Exercise requirements - The required output is a word-for-word copy of the lines from the line bearing "Keep writing the" through the line bearing "RIBBON_KEEP_CLEAR = ribbon_cloud()", inclusive, and no other lines.

Material to process -
┌──

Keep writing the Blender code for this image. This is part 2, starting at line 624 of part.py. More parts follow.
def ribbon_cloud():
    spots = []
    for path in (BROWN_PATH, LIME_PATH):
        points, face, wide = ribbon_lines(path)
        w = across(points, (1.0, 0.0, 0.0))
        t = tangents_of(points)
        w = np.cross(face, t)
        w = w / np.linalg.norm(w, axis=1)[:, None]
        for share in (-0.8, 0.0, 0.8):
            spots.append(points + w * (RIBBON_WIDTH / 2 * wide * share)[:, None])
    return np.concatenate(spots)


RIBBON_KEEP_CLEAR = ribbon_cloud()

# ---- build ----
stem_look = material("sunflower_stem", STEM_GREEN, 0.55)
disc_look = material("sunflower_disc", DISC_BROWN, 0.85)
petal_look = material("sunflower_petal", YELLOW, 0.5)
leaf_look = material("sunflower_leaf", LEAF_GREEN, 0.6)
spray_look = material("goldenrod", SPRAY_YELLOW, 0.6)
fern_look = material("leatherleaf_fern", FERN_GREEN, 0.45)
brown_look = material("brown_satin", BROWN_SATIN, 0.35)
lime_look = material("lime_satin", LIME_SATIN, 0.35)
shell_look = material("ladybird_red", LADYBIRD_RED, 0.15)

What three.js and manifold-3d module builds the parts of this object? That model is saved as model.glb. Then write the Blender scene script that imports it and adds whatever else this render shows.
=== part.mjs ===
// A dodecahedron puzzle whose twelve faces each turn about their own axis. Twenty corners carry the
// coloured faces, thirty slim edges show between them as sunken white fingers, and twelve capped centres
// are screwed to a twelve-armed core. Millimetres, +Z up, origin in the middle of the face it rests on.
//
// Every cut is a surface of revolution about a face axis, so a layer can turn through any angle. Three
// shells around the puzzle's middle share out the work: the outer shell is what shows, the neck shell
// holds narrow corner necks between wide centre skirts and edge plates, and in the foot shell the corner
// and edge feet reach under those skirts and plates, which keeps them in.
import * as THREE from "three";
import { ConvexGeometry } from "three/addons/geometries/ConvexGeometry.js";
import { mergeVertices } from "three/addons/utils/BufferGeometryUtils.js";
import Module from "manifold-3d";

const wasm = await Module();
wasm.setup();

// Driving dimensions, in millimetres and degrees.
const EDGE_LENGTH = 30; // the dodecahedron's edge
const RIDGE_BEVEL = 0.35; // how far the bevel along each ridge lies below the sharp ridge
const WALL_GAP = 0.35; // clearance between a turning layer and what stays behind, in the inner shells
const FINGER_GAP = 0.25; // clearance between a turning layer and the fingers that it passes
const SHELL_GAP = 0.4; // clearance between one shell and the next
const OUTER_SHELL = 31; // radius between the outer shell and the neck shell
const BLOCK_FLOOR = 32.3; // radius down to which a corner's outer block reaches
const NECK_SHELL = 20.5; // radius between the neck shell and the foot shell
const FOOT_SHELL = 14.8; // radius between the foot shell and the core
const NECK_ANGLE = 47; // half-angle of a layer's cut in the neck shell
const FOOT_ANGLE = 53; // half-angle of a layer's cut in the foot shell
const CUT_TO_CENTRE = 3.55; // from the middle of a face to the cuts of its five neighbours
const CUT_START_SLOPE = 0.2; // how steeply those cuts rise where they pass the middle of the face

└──
┌──

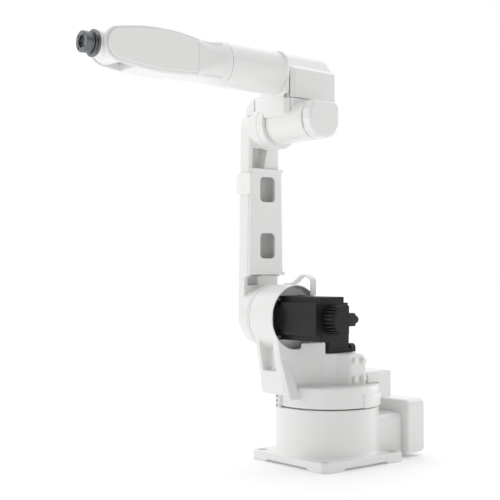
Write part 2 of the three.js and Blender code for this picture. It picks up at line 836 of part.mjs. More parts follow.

└──

The answer -
Keep writing the Blender code for this image. This is part 2, starting at line 624 of part.py. More parts follow.
def ribbon_cloud():
    spots = []
    for path in (BROWN_PATH, LIME_PATH):
        points, face, wide = ribbon_lines(path)
        w = across(points, (1.0, 0.0, 0.0))
        t = tangents_of(points)
        w = np.cross(face, t)
        w = w / np.linalg.norm(w, axis=1)[:, None]
        for share in (-0.8, 0.0, 0.8):
            spots.append(points + w * (RIBBON_WIDTH / 2 * wide * share)[:, None])
    return np.concatenate(spots)


RIBBON_KEEP_CLEAR = ribbon_cloud()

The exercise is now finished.